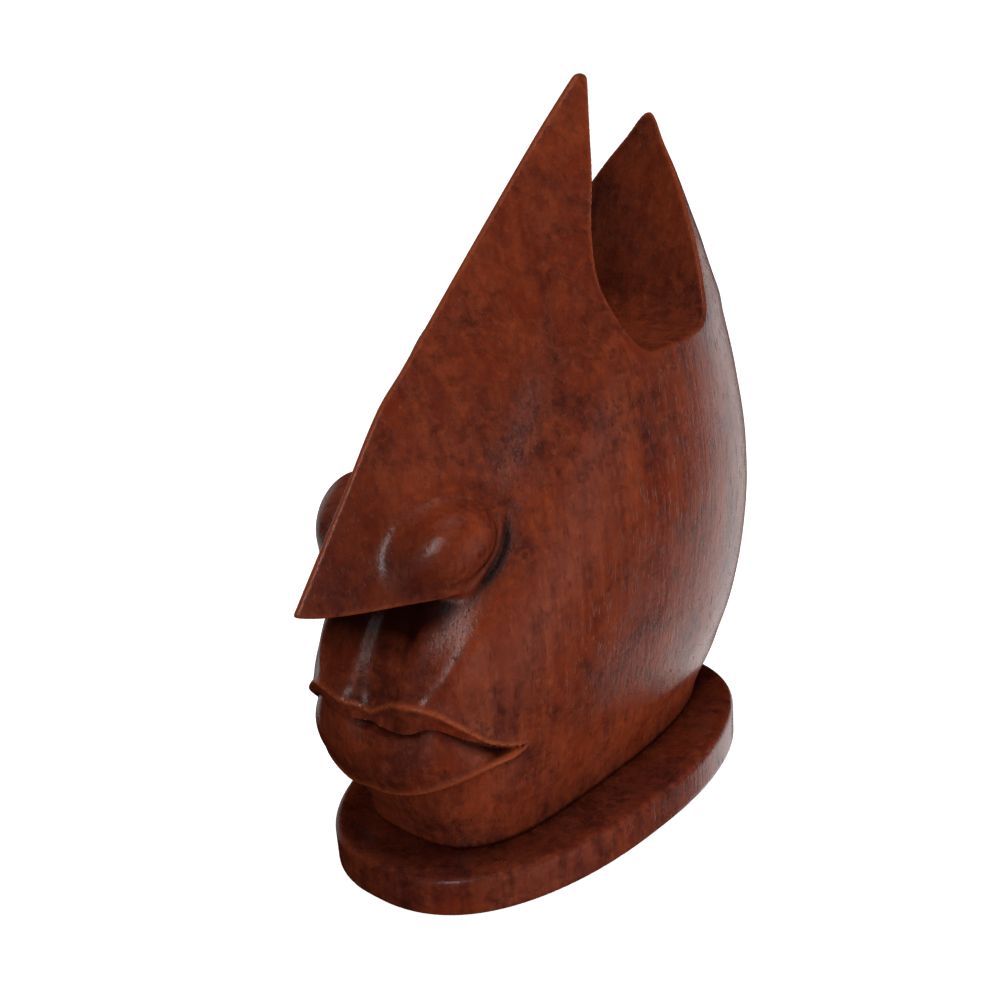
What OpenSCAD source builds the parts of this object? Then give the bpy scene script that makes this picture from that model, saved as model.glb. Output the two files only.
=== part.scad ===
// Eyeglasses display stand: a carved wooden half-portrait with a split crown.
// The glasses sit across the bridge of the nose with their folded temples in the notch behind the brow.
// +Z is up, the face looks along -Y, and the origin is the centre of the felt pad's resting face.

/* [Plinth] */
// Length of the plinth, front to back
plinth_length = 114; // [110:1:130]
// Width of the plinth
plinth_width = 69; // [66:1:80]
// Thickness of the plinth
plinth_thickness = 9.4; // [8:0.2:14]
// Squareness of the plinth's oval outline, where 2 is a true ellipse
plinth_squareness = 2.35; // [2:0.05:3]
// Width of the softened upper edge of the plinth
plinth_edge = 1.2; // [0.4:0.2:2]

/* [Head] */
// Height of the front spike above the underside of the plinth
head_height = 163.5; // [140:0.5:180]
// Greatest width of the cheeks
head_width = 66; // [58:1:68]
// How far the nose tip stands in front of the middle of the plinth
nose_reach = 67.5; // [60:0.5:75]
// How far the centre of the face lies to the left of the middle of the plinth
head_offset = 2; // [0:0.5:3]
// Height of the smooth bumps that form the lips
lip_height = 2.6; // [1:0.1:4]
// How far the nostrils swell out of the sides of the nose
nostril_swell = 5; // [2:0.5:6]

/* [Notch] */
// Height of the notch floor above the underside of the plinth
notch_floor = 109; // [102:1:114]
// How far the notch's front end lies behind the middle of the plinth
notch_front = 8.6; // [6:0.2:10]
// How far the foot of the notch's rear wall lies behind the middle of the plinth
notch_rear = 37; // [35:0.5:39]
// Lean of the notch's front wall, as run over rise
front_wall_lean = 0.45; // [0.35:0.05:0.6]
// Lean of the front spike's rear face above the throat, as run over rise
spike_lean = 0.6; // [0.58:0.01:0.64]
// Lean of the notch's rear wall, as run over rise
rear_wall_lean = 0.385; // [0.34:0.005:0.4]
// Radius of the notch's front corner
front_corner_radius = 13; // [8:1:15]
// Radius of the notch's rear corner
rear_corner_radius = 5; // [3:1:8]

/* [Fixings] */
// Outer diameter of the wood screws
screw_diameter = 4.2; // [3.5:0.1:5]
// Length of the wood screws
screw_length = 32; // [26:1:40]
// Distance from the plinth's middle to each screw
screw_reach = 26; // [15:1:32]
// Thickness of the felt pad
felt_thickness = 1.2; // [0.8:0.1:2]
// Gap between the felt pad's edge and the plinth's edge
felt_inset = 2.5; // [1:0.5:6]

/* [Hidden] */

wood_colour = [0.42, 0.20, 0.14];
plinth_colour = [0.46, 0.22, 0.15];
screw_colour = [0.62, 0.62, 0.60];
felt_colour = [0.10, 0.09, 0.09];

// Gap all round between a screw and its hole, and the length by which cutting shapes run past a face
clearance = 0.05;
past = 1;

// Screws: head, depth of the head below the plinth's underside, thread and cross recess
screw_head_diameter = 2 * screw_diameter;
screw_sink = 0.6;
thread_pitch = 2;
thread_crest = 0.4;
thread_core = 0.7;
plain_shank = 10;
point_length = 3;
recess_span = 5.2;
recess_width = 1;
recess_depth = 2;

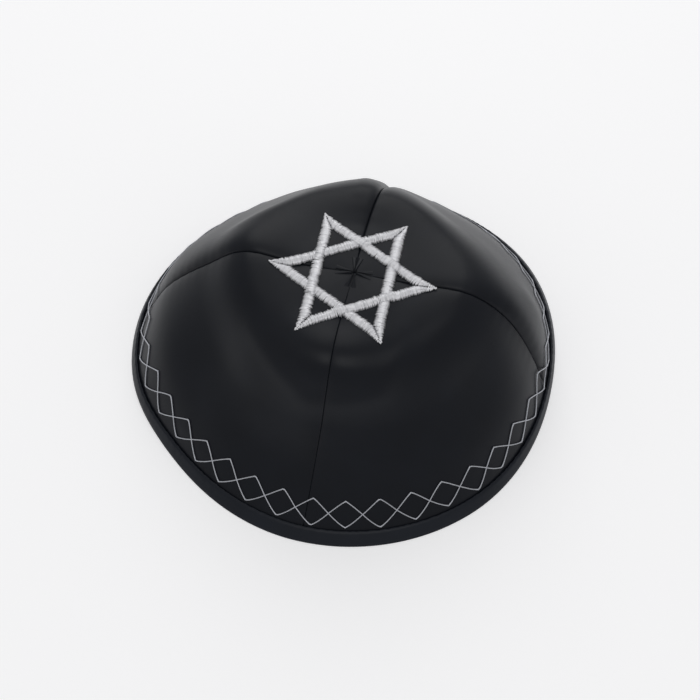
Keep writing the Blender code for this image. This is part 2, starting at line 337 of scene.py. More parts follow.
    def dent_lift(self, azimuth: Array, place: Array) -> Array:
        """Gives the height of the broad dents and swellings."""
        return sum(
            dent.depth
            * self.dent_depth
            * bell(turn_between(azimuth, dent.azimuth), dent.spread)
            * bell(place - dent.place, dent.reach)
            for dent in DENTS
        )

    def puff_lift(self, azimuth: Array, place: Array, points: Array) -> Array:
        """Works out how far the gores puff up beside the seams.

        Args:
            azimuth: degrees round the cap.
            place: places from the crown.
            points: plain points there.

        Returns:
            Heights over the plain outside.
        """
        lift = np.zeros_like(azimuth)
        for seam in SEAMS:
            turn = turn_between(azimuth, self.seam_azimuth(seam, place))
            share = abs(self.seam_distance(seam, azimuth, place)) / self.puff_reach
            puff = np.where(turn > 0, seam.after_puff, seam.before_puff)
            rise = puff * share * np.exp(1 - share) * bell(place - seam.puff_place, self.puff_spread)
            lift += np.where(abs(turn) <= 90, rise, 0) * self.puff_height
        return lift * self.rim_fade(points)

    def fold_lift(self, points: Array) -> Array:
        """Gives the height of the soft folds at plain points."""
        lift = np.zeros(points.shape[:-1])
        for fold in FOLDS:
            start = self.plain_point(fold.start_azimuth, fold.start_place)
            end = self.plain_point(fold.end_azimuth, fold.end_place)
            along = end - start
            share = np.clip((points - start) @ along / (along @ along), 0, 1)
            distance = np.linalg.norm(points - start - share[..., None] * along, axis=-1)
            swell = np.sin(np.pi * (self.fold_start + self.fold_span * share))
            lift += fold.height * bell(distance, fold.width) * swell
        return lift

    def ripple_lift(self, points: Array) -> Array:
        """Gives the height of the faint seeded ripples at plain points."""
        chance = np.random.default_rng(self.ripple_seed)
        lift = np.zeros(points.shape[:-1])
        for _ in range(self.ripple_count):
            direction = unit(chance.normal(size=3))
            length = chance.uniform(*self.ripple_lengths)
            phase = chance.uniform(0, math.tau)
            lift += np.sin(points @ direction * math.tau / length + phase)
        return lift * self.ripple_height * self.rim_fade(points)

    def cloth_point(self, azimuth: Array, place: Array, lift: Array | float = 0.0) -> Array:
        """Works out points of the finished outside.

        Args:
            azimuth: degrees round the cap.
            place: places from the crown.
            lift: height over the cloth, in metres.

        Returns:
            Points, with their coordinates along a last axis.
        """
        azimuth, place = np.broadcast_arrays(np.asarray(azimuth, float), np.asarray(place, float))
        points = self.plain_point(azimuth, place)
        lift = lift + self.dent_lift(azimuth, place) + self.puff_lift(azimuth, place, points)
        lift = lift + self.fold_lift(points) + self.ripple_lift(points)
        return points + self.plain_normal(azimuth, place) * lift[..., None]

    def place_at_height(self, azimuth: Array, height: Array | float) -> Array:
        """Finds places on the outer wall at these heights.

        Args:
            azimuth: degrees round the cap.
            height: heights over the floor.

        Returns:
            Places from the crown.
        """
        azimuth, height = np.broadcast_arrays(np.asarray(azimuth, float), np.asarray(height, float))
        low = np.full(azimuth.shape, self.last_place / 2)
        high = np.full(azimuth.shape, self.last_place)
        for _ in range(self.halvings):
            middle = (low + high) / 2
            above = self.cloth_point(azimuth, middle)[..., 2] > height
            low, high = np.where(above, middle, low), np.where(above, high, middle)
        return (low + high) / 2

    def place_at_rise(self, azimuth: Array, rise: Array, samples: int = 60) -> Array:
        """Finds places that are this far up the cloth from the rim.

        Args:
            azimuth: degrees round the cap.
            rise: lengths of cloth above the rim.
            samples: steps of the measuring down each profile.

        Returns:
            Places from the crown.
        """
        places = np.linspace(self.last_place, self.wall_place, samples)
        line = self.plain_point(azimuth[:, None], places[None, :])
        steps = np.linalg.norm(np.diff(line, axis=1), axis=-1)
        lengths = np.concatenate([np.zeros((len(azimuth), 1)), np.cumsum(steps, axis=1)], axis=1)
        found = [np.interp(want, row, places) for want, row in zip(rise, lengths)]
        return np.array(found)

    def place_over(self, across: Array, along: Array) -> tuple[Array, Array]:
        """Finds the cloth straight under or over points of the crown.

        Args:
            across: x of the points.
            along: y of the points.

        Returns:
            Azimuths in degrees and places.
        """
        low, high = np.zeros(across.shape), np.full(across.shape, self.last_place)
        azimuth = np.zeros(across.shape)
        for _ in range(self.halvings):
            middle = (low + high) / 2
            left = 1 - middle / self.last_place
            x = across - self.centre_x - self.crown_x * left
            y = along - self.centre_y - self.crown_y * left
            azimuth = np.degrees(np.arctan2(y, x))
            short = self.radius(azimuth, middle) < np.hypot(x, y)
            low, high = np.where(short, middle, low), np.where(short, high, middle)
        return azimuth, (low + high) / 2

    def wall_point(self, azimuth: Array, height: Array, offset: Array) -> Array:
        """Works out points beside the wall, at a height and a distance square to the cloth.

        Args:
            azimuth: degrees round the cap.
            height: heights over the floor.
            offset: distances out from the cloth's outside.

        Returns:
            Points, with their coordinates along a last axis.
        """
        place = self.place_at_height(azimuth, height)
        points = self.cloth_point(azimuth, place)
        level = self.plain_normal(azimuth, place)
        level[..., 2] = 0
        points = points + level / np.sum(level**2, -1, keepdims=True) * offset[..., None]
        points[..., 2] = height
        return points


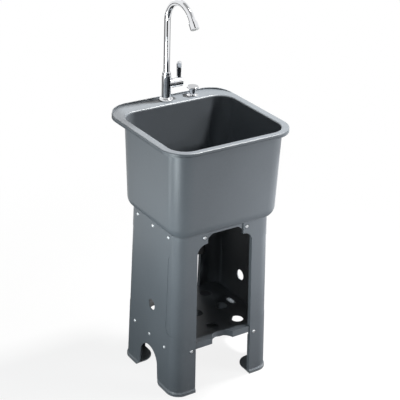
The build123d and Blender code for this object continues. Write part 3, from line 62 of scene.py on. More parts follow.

☆ ☆ ☆ ☆ ☆

**TASK TO COMPLETE**
Whenever "scene" turns up in a line, pick that line out.

**ANSWER TO THE PROBLEM**
What OpenSCAD source builds the parts of this object? Then give the bpy scene script that makes this picture from that model, saved as model.glb. Output the two files only.
Keep writing the Blender code for this image. This is part 2, starting at line 337 of scene.py. More parts follow.
The build123d and Blender code for this object continues. Write part 3, from line 62 of scene.py on. More parts follow.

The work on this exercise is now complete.